● PROBLEM DESCRIPTION
Look in the material below for the line with "about y = 0." and the line with "imported CAD frame.", then set down exactly those two lines and all lines between, nothing more.

● SOURCE MATERIAL

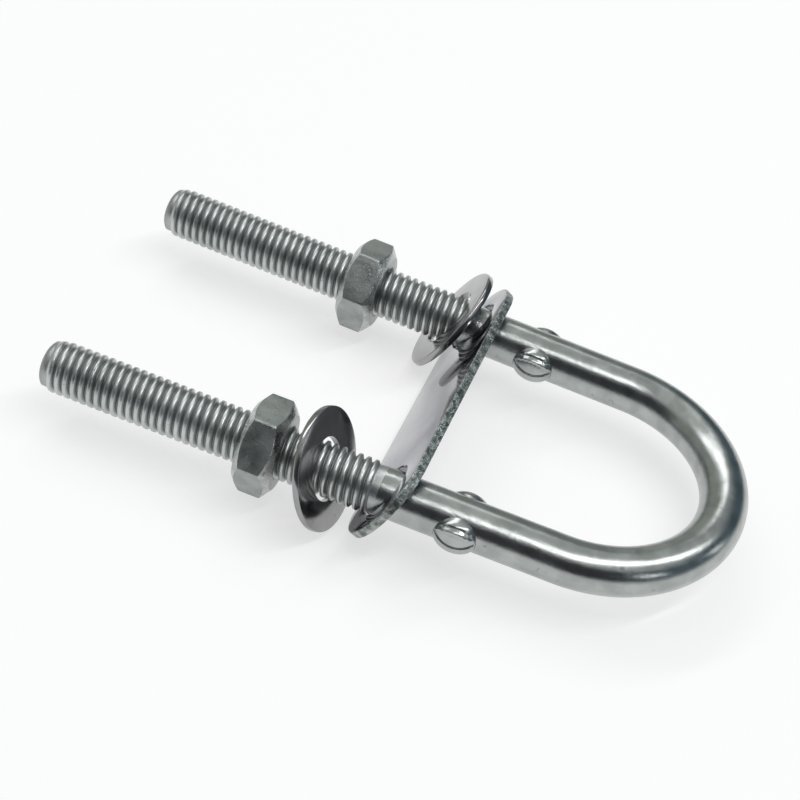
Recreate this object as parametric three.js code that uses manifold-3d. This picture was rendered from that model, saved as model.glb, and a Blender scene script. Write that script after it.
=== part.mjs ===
// Pad eye: a U-bolt that stands up through a deck, with a plate above the deck and a washer and
// nut on each leg below it. Millimetres, +Z up. It lies on its side: the U is level, its legs run
// towards -X, its eye towards +X, and the origin is under the middle of the whole object.

import * as THREE from 'three';
import { mergeVertices } from 'three/addons/utils/BufferGeometryUtils.js';
import Module from 'manifold-3d';

const degrees = THREE.MathUtils.degToRad;

// U-bolt: one bent bar. Its thread is rolled on, so a plain leg of the bar's own diameter, which
// is the thread's pitch diameter, has the same volume and fits the same nut.
const barDiameter = 7.2;
const bendRadius = 19.7;
const legLength = 79.5;
const legSplay = degrees(0.92);
const tipChamfer = 1.4;

// Stop lugs: an oval boss on both sides of each leg, pressed out of the bar. Those that face -Y
// stand out further than those that face +Y.
const lugLength = 6.5;
const lugHeight = 5.6;
const frontLugReach = 5;
const rearLugReach = 4.4;
const lugDome = [[1, 1.4], [0.92, 0.95], [0.75, 0.5], [0.45, 0.15]];
const lugSides = 24;

// Plate: flat, with round ends and a clearance hole for each leg.
const plateDistance = 25.5;
const plateWidth = 15.6;
const plateThickness = 1.4;
const plateHole = 9.2;
const plateTilt = degrees(28);

// Flat washers, tilted as they lie loose on the legs.
const washerOuter = 18.2;
const washerHole = 9.3;
const washerThickness = 1.1;
const washerEdge = 0.25;

// M8 hexagon nuts.
const nutAcrossFlats = 13;
const nutHeight = 5.8;
const nutFaceDiameter = 12.4;
const nutChamferAngle = degrees(30);
const nutBore = 7.5;
const nutCountersink = 8.4;

// The legs: side is -1 for the front leg and +1 for the rear one. Distances run along the leg
// from the end of the bend towards the tip.
const legs = [
  {
    name: 'front',
    side: -1,
    lugDistance: 14.7,
    washerDistance: 35.6,
    washerTilt: degrees(-21.5),
    washerYaw: degrees(-4),
    nutDistance: 44.7,
    nutTurn: degrees(20.8),
  },
  {
    name: 'rear',
    side: 1,
    lugDistance: 15.2,
    washerDistance: 30,
    washerTilt: degrees(28),
    washerYaw: degrees(4),
    nutDistance: 44.7,
    nutTurn: degrees(14.7),
  },
];

const barSides = 32;
const bendSteps = 36;
const turnedSides = 48;

// How far a cutting tool reaches past what it cuts.
const spare = 0.5;

const steel = {
  bar: { color: 0xa7aaa4, roughness: 0.28, metalness: 1 },
  plate: { color: 0xc0c2c6, roughness: 0.12, metalness: 1 },
  washer: { color: 0xb4b3b0, roughness: 0.16, metalness: 1 },
  nut: { color: 0x8f938c, roughness: 0.42, metalness: 1 },
};

const wasm = await Module();
wasm.setup();

function solid(geometry) {
  const bare = geometry.clone();
  bare.deleteAttribute('normal');
  bare.deleteAttribute('uv');
  const merged = mergeVertices(bare, 1e-4);
  const vertProperties = new Float32Array(merged.attributes.position.array);
  const triVerts = new Uint32Array(merged.index.array);
  return new wasm.Manifold(new wasm.Mesh({ numProp: 3, vertProperties, triVerts }));
}

function mesh(name, shape, finish) {
  const { vertProperties, triVerts } = shape.getMesh();
  const geometry = new THREE.BufferGeometry();
  geometry.setAttribute('position', new THREE.BufferAttribute(vertProperties, 3));
  geometry.setIndex(new THREE.BufferAttribute(triVerts, 1));
  geometry.computeVertexNormals();
  const piece = new THREE.Mesh(geometry, new THREE.MeshStandardMaterial(finish));
  piece.name = name;
  return piece;
}

// A turned body about the X axis, from [radius, x] points.
function turned(profile, sides = turnedSides) {
  const points = profile.map(([radius, x]) => new THREE.Vector2(radius, x));
  return new THREE.LatheGeometry(points, sides).rotateZ(-Math.PI / 2);
}

// The end of the bend where a leg starts, as a frame whose -X runs along the leg to its tip.
function legFrame(side) {
  const frame = new THREE.Group();
  frame.position.set(bendRadius * Math.sin(legSplay), side * bendRadius * Math.cos(legSplay), 0);
  frame.rotation.z = -side * legSplay;
  frame.updateMatrix();
  return frame;
}

// The bar's centre line: the front leg, the bend and the rear leg, in steps of one leg, one bend
// facet each and one leg, so that the straight legs need no facets along them.
class BarLine extends THREE.Curve {
  bendAngle(step) {
    const reach = Math.PI / 2 - legSplay;
    return THREE.MathUtils.mapLinear(step - 1, 0, bendSteps, -reach, reach);
  }

  getPoint(t) {
    const step = t * (bendSteps + 2);
    const angle = this.bendAngle(THREE.MathUtils.clamp(step, 1, bendSteps + 1));
    const point = new THREE.Vector3(bendRadius * Math.cos(angle), bendRadius * Math.sin(angle), 0);
    const past = Math.min(step - 1, 0) + Math.max(step - bendSteps - 1, 0);
    return point.addScaledVector(this.getTangent(t), past * legLength);
  }

  getPointAt(u) {
    return this.getPoint(u);
  }

  getTangent(t) {
    const angle = this.bendAngle(THREE.MathUtils.clamp(t * (bendSteps + 2), 1, bendSteps + 1));
    return new THREE.Vector3(-Math.sin(angle), Math.cos(angle), 0);
  }

  getTangentAt(u) {
    return this.getTangent(u);
  }
}

function bar() {
  const corners = Array.from({ length: barSides }, (_, i) => {
    const angle = (2 * Math.PI * i) / barSides;
    return new THREE.Vector2(Math.cos(angle), Math.sin(angle)).multiplyScalar(barDiameter / 2);
  });
  return new THREE.ExtrudeGeometry(new THREE.Shape(corners), {
    steps: bendSteps + 2,
    extrudePath: new BarLine(),
    bevelEnabled: false,
  });
}

// A ring around a leg's tip, which leaves its chamfer when it is cut away.
function tipCutter() {
  const outside = barDiameter / 2 + spare;
  const end = barDiameter / 2 - tipChamfer;
  return turned([
    [end - spare, -spare],
    [outside, -spare],
    [outside, tipChamfer + spare],
    [end - spare, -spare],
  ]).translate(-legLength, 0, 0);
}

// One boss, from inside the bar out to its domed face. The dome's points are a share of
// the boss's width and a distance below its top.
function lug(face) {
  const reach = face < 0 ? frontLugReach : rearLugReach;
  const dome = lugDome.map(([share, below]) => [share, reach - below]);
  const boss = turned([[0, 0], [1, 0], ...dome, [0, reach]], lugSides);
  boss.rotateZ((face * Math.PI) / 2);
  return boss.scale(lugLength / 2, 1, lugHeight / 2);
}

function uBolt() {
  let shape = solid(bar());
  for (const { side, lugDistance } of legs) {
    const { matrix } = legFrame(side);
    shape = shape.subtract(solid(tipCutter().applyMatrix4(matrix)));
    for (const face of [-1, 1]) {
      const boss = lug(face).translate(-lugDistance, 0, 0);
      shape = shape.add(solid(boss.applyMatrix4(matrix)));
    }
  }
  return mesh('u_bolt', shape, steel.bar);
}

function plate() {
  const holeAt = bendRadius + plateDistance * Math.sin(legSplay);
  const outline = new THREE.Shape();
  outline.absarc(0, holeAt, plateWidth / 2, 0, Math.PI, false);
  outline.absarc(0, -holeAt, plateWidth / 2, Math.PI, 2 * Math.PI, false);
  for (const side of [-1, 1]) {
    outline.holes.push(new THREE.Path().absarc(0, side * holeAt, plateHole / 2, 0, 2 * Math.PI, true));
  }
  const flat = new THREE.ExtrudeGeometry(outline, {
    depth: plateThickness,
    curveSegments: turnedSides / 2,
    bevelEnabled: false,
  });
  flat.translate(0, 0, -plateThickness / 2).rotateY(Math.PI / 2);
  const piece = mesh('plate', solid(flat), steel.plate);
  piece.position.x = -plateDistance;
  piece.rotation.y = plateTilt;
  return piece;
}

function washer({ name, washerDistance, washerTilt, washerYaw }) {
  const inner = washerHole / 2;
  const outer = washerOuter / 2;
  const half = washerThickness / 2;
  const ring = turned([
    [inner, -half],
    [outer - washerEdge, -half],
    [outer, washerEdge - half],
    [outer, half - washerEdge],
    [outer - washerEdge, half],
    [inner, half],
    [inner, -half],
  ]);
  const piece = mesh(`${name}_washer`, solid(ring), steel.washer);
  piece.position.x = -washerDistance;
  piece.rotation.set(0, washerTilt, washerYaw, 'ZYX');
  return piece;
}

function nut({ name, nutDistance, nutTurn }) {
  const half = nutHeight / 2;
  const cornerRadius = nutAcrossFlats / 2 / Math.cos(Math.PI / 6);
  const face = nutFaceDiameter / 2;
  const outside = cornerRadius + spare;
  const chamfer = (outside - face) * Math.tan(nutChamferAngle);
  const hexagon = new THREE.CylinderGeometry(cornerRadius, cornerRadius, nutHeight, 6).rotateZ(-Math.PI / 2);
  const barrel = turned([
    [0, -half],
    [face, -half],
    [outside, chamfer - half],
    [outside, half - chamfer],
    [face, half],
    [0, half],
  ]);
  const sink = nutCountersink / 2;
  const bore = nutBore / 2;
  const drill = turned([
    [0, -half - spare],
    [sink + spare, -half - spare],
    [bore, sink - bore - half],
    [bore, half - sink + bore],
    [sink + spare, half + spare],
    [0, half + spare],
  ]);
  const shape = solid(hexagon).intersect(solid(barrel)).subtract(solid(drill));
  const piece = mesh(`${name}_nut`, shape, steel.nut);
  piece.position.x = -nutDistance;
  piece.rotation.x = nutTurn;
  return piece;
}

const object = new THREE.Group();
object.add(uBolt(), plate());
for (const leg of legs) {
  const frame = legFrame(leg.side);
  frame.add(washer(leg), nut(leg));
  object.add(frame);
}

// The origin goes under the middle of the object, which is symmetrical about y = 0.
const extent = new THREE.Box3().setFromObject(object, true);
object.position.set(-(extent.min.x + extent.max.x) / 2, 0, -extent.min.z);

const group = new THREE.Group();
group.add(object);

export default group;
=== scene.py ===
"""Pad eye: a U-bolt with a plate, and a washer and nut on each leg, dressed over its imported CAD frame.

Shapes are worked out in millimetres in the U-bolt's own frame, whose origin is the centre of its bend.
make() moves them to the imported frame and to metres. A leg's frame starts where the bend ends, and its
X axis runs back from the tip, so a point d along the leg is at x = -d.
"""

import math

import bmesh
import bpy
import numpy as np
from mathutils import Matrix, Vector


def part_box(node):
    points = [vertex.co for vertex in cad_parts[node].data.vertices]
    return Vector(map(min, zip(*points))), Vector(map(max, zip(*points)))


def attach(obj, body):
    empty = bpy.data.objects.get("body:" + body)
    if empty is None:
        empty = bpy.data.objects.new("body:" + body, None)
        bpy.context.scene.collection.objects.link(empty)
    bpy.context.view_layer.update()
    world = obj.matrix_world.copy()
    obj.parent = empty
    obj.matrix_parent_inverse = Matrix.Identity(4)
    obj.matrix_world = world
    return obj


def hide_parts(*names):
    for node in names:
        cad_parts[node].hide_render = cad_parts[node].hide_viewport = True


MM = 0.001

# U-bolt
BAR_RADIUS = 3.6
BEND_RADIUS = 19.7
LEG_LENGTH = 79.5
LEG_SPLAY = math.radians(0.92)
FRONT = -1
REAR = 1

# M8 thread, rolled. Its profile is (share of the pitch, share of the height from root to crest).
PITCH = 1.25
CREST_RADIUS = 3.95
ROOT_RADIUS = 3.28
THREAD_START = -78.4
THREAD_TURNS = 40
THREAD_LENGTH = PITCH * (THREAD_TURNS + 1)
THREAD_FADE_IN = (-0.2, 1.9)
THREAD_FADE_OUT = (0, 2.2)
THREAD_PROFILE = [
    (0.00, 0.00),
    (0.05, 0.02),
    (0.08, 0.12),
    (0.13, 0.29),
    (0.23, 0.68),
    (0.29, 0.89),
    (0.35, 0.98),
    (0.50, 1.00),
    (0.65, 0.98),
    (0.71, 0.89),
    (0.77, 0.68),
    (0.87, 0.29),
    (0.92, 0.12),
    (0.95, 0.02),
]

# A leg's tip: each ring's radius and its depth below the end, which form a rounded rim round a shallow
# hollow. From TIP_RADIUS the plain leg then widens by the taper until it is as wide as the bar.
TIP_PROFILE = [(2.1, 0.25), (2.5, 0.32), (2.85, 0.48), (3.12, 0.66), (3.32, 0.82), (3.42, 0.94)]
TIP_HOLLOW = (1.4, 0.28)
TIP_CENTRE_DEPTH = 0.35
TIP_RADIUS = 3.45
TIP_TAPER = 0.3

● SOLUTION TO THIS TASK
// The origin goes under the middle of the object, which is symmetrical about y = 0.
const extent = new THREE.Box3().setFromObject(object, true);
object.position.set(-(extent.min.x + extent.max.x) / 2, 0, -extent.min.z);

const group = new THREE.Group();
group.add(object);

export default group;
=== scene.py ===
"""Pad eye: a U-bolt with a plate, and a washer and nut on each leg, dressed over its imported CAD frame.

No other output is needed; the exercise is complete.